So, Kevin O’Keefe of Lexblog and Will Hornsby, Staff Counsel for the ABA have called a truce in their debate over whether the public uses blogs to hire a lawyer. Fueling the disagreement were the results of a recent ABA Survey which found that only 15 percent of respondents said that they would “use blogs to hire a lawyer for a personal legal matter.” Kevin contended that the ABA Survey wrongly discounted the value of blogs by asking the wrong question. Kevin reasons that most people won’t realize that they use blogs to hire lawyers – but nonetheless, blogs add significant credibility when potential clients vet a word-of-mouth referral (which incidentally, was the top choice for how people find lawyers) or when lawyers need to locate another lawyer to refer. Will responded that he had been surprised by the ABA results, but perhaps the reason is that more consumers dont’ use blogs to find lawyers is that there aren’t enough blogs to satisfy demand. In other words, there are “a higher percentage of people who are interested in turning to blogs to help find a lawyer than the percentage of solo and small firm lawyers who have blogs.” And thus, both Kevin and Will have concluded that:
“If more solo and small firm lawyers were blogging in a way that engages consumers and small business people in their towns, there would be greater access to the law.”
So that’s right – blame the lack of access to law on solos because they’re not blogging. Aren’t solos doing enough already? That same ABA study found that 54 percent of solos are willing to offer unbundled legal services, which is one approach to reducing the cost of legal service and expanding access to law. And many solos are already doing enough involuntary pro bono what with writing off bills to clients who can’t pay and taking cases at reduced rates just to help someone out. In addition to mandatory CLE, will we now compel solos to write blogs as well? (of course, perhaps if blogging counted as CLE, that might offer more motivation…)
Of course, access to law is just a tangential matter. More to the point is the question of whether blogging provides benefits to solo and small firm lawyers. Here, I agree, for thirteen different reasons that I outlined seven years ago, and which still hold true. Like Kevin, I too have referred consumer matters to lawyers whose work I know only from their blogs, and I believe that many other lawyers do the same. Moreover, in the decade since lawyers started blogging, consumers are increasingly turning to the Internet for information on legal matters. At the same time, they are also largely indifferent about whether they find that information at a blog, an online article posted at a traditional website, an online advertisement, in an ebook or in a video on YouTube. In fact, if the ABA survey question been phrased to ask whether consumers relied on the Internet generally, rather than blogs specifically for finding a lawyer, I suspect the percentages would have been much higher. And I also suspect that many solo lawyers realize that, which is why many prefer to invest money in Google ads to find clients rather than invest the resources in blogging.

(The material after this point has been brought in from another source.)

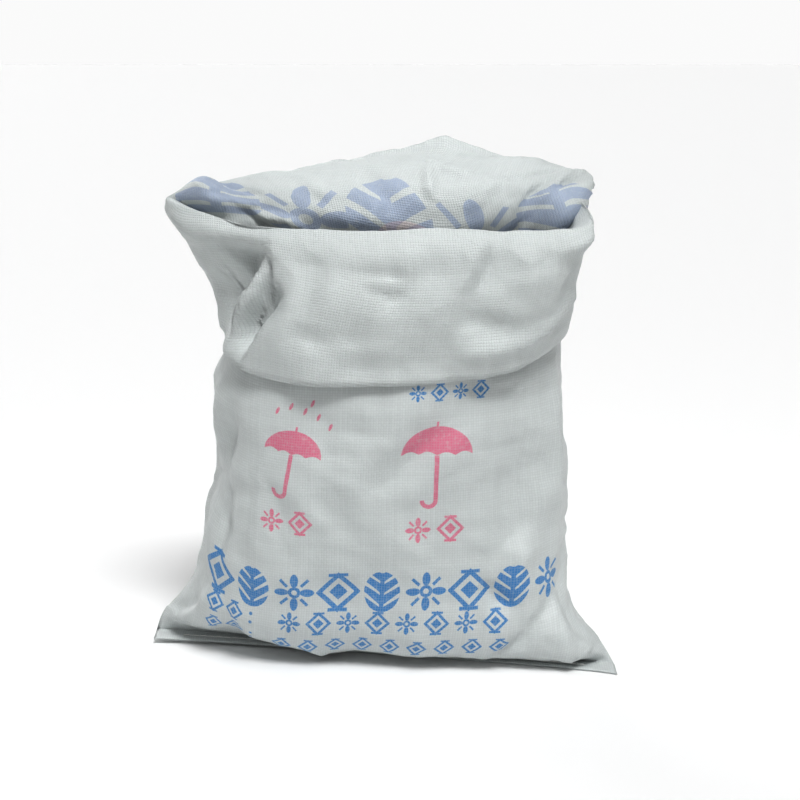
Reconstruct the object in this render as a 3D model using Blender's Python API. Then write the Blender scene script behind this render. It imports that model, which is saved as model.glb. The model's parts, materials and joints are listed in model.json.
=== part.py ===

There are other reasons why only seven percent (according to the ABA Survey) of solo and small firm lawyers blog. Some are busy and can’t find the time. Some simply don’t like to write. Some take the position (erroneously in my view) that by blogging, they’re giving away the cow, so to speak. Others prefer to engage in other marketing activities such as speaking engagements and seminars or bar events (not my cup of tea, but different strokes).
But at the end of the day, most solos don’t blog because they simply do not see it benefiting their bottom line – and the ABA survey results, at least the actual numbers, tend to corroborate that instinct. Indeed, it may be that consumers are hungry for information, but most solos and small firms aren’t willing to provide it without some assurance that those consumers will convert into clients. Saying that consumers want more information from blogs doesn’t tell me that they want to hire a lawyer. Rather, it suggests that they just want more free information.
The ABA Survey was about how consumers find lawyers, not how lawyers attract clients. The real test of blogging’s effectiveness for solo and small firm lawyers isn’t to focus on consumers, but instead, to poll solo and small firm bloggers to determine whether their blog generates business. I know of several bloggers who have experienced positive results, but frankly, many others who do not – or just not enough to justify the time investment. So readers, what do you think? Do you have a blog and do you generate business from it? And if you don’t blog, why not?